- **Your instructions**: The data below needs to be returned exactly, line for line.

══ Source excerpt

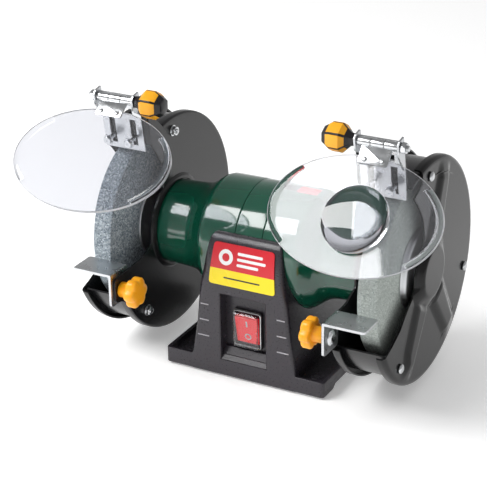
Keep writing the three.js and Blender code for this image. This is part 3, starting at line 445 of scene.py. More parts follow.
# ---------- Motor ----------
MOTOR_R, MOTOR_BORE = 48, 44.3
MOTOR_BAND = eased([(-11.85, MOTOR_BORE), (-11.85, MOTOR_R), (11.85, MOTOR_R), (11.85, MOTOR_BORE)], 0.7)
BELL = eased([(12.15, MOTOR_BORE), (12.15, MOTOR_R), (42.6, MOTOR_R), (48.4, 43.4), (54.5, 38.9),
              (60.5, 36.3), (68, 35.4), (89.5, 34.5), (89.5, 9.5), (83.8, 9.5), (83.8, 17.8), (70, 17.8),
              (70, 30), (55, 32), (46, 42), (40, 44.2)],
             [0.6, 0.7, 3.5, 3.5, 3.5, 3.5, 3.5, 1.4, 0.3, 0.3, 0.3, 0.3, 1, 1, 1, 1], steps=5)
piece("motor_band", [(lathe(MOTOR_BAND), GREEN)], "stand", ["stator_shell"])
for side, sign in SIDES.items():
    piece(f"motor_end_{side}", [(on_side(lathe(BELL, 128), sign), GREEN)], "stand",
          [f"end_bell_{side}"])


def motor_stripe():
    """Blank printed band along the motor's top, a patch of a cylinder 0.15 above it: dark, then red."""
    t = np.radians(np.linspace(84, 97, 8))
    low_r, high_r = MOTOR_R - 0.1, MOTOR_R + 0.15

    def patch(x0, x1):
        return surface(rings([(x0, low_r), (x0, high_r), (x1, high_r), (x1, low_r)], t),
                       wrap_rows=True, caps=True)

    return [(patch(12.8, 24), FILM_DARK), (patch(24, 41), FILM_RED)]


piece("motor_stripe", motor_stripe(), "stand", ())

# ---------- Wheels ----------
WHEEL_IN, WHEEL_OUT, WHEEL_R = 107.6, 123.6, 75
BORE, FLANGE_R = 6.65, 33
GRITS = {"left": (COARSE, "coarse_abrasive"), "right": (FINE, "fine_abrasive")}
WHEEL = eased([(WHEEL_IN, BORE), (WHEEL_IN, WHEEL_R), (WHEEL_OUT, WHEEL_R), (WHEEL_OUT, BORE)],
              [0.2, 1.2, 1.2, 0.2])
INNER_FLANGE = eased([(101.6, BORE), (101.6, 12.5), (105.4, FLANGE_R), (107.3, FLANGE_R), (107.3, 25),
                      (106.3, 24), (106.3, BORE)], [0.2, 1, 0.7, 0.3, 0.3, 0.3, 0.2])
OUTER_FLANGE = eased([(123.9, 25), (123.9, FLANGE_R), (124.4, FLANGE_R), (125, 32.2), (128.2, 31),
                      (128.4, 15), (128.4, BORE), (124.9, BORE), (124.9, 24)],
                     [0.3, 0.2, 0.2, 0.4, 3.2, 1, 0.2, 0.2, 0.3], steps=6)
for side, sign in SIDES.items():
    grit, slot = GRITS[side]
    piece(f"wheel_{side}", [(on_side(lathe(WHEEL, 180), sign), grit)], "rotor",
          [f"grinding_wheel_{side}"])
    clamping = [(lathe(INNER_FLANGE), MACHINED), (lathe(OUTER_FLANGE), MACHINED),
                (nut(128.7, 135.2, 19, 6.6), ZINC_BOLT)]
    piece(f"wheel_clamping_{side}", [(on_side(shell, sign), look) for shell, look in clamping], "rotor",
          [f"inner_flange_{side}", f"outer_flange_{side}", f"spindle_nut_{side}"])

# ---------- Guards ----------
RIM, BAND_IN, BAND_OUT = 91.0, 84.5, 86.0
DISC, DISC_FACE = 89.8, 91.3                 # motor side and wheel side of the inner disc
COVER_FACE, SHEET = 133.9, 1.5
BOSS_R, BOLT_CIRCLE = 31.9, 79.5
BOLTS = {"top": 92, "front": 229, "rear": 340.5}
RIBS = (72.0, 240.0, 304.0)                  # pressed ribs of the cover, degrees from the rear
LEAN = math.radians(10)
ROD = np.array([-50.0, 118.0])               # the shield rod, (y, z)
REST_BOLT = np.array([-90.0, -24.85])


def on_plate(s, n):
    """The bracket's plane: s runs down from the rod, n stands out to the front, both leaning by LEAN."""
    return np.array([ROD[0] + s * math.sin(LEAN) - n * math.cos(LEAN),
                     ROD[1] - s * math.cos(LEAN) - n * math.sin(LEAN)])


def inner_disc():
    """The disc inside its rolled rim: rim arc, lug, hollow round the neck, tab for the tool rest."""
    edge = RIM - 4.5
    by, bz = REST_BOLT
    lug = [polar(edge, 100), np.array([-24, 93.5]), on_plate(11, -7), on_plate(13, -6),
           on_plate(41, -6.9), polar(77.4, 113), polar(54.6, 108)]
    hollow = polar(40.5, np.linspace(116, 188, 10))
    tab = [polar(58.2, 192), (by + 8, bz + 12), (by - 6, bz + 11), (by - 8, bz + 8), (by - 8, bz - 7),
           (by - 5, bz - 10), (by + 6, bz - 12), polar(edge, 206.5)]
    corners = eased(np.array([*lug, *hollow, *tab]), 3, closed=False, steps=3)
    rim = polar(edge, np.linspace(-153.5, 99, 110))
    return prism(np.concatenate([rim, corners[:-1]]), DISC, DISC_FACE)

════

- **Task answer**:
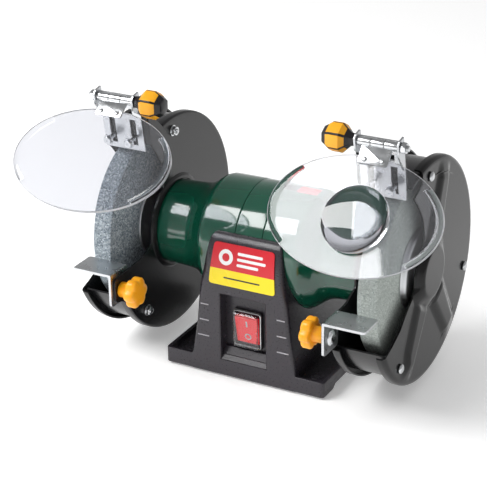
Keep writing the three.js and Blender code for this image. This is part 3, starting at line 445 of scene.py. More parts follow.
# ---------- Motor ----------
MOTOR_R, MOTOR_BORE = 48, 44.3
MOTOR_BAND = eased([(-11.85, MOTOR_BORE), (-11.85, MOTOR_R), (11.85, MOTOR_R), (11.85, MOTOR_BORE)], 0.7)
BELL = eased([(12.15, MOTOR_BORE), (12.15, MOTOR_R), (42.6, MOTOR_R), (48.4, 43.4), (54.5, 38.9),
              (60.5, 36.3), (68, 35.4), (89.5, 34.5), (89.5, 9.5), (83.8, 9.5), (83.8, 17.8), (70, 17.8),
              (70, 30), (55, 32), (46, 42), (40, 44.2)],
             [0.6, 0.7, 3.5, 3.5, 3.5, 3.5, 3.5, 1.4, 0.3, 0.3, 0.3, 0.3, 1, 1, 1, 1], steps=5)
piece("motor_band", [(lathe(MOTOR_BAND), GREEN)], "stand", ["stator_shell"])
for side, sign in SIDES.items():
    piece(f"motor_end_{side}", [(on_side(lathe(BELL, 128), sign), GREEN)], "stand",
          [f"end_bell_{side}"])


def motor_stripe():
    """Blank printed band along the motor's top, a patch of a cylinder 0.15 above it: dark, then red."""
    t = np.radians(np.linspace(84, 97, 8))
    low_r, high_r = MOTOR_R - 0.1, MOTOR_R + 0.15

    def patch(x0, x1):
        return surface(rings([(x0, low_r), (x0, high_r), (x1, high_r), (x1, low_r)], t),
                       wrap_rows=True, caps=True)

    return [(patch(12.8, 24), FILM_DARK), (patch(24, 41), FILM_RED)]


piece("motor_stripe", motor_stripe(), "stand", ())

# ---------- Wheels ----------
WHEEL_IN, WHEEL_OUT, WHEEL_R = 107.6, 123.6, 75
BORE, FLANGE_R = 6.65, 33
GRITS = {"left": (COARSE, "coarse_abrasive"), "right": (FINE, "fine_abrasive")}
WHEEL = eased([(WHEEL_IN, BORE), (WHEEL_IN, WHEEL_R), (WHEEL_OUT, WHEEL_R), (WHEEL_OUT, BORE)],
              [0.2, 1.2, 1.2, 0.2])
INNER_FLANGE = eased([(101.6, BORE), (101.6, 12.5), (105.4, FLANGE_R), (107.3, FLANGE_R), (107.3, 25),
                      (106.3, 24), (106.3, BORE)], [0.2, 1, 0.7, 0.3, 0.3, 0.3, 0.2])
OUTER_FLANGE = eased([(123.9, 25), (123.9, FLANGE_R), (124.4, FLANGE_R), (125, 32.2), (128.2, 31),
                      (128.4, 15), (128.4, BORE), (124.9, BORE), (124.9, 24)],
                     [0.3, 0.2, 0.2, 0.4, 3.2, 1, 0.2, 0.2, 0.3], steps=6)
for side, sign in SIDES.items():
    grit, slot = GRITS[side]
    piece(f"wheel_{side}", [(on_side(lathe(WHEEL, 180), sign), grit)], "rotor",
          [f"grinding_wheel_{side}"])
    clamping = [(lathe(INNER_FLANGE), MACHINED), (lathe(OUTER_FLANGE), MACHINED),
                (nut(128.7, 135.2, 19, 6.6), ZINC_BOLT)]
    piece(f"wheel_clamping_{side}", [(on_side(shell, sign), look) for shell, look in clamping], "rotor",
          [f"inner_flange_{side}", f"outer_flange_{side}", f"spindle_nut_{side}"])

# ---------- Guards ----------
RIM, BAND_IN, BAND_OUT = 91.0, 84.5, 86.0
DISC, DISC_FACE = 89.8, 91.3                 # motor side and wheel side of the inner disc
COVER_FACE, SHEET = 133.9, 1.5
BOSS_R, BOLT_CIRCLE = 31.9, 79.5
BOLTS = {"top": 92, "front": 229, "rear": 340.5}
RIBS = (72.0, 240.0, 304.0)                  # pressed ribs of the cover, degrees from the rear
LEAN = math.radians(10)
ROD = np.array([-50.0, 118.0])               # the shield rod, (y, z)
REST_BOLT = np.array([-90.0, -24.85])


def on_plate(s, n):
    """The bracket's plane: s runs down from the rod, n stands out to the front, both leaning by LEAN."""
    return np.array([ROD[0] + s * math.sin(LEAN) - n * math.cos(LEAN),
                     ROD[1] - s * math.cos(LEAN) - n * math.sin(LEAN)])


def inner_disc():
    """The disc inside its rolled rim: rim arc, lug, hollow round the neck, tab for the tool rest."""
    edge = RIM - 4.5
    by, bz = REST_BOLT
    lug = [polar(edge, 100), np.array([-24, 93.5]), on_plate(11, -7), on_plate(13, -6),
           on_plate(41, -6.9), polar(77.4, 113), polar(54.6, 108)]
    hollow = polar(40.5, np.linspace(116, 188, 10))
    tab = [polar(58.2, 192), (by + 8, bz + 12), (by - 6, bz + 11), (by - 8, bz + 8), (by - 8, bz - 7),
           (by - 5, bz - 10), (by + 6, bz - 12), polar(edge, 206.5)]
    corners = eased(np.array([*lug, *hollow, *tab]), 3, closed=False, steps=3)
    rim = polar(edge, np.linspace(-153.5, 99, 110))
    return prism(np.concatenate([rim, corners[:-1]]), DISC, DISC_FACE)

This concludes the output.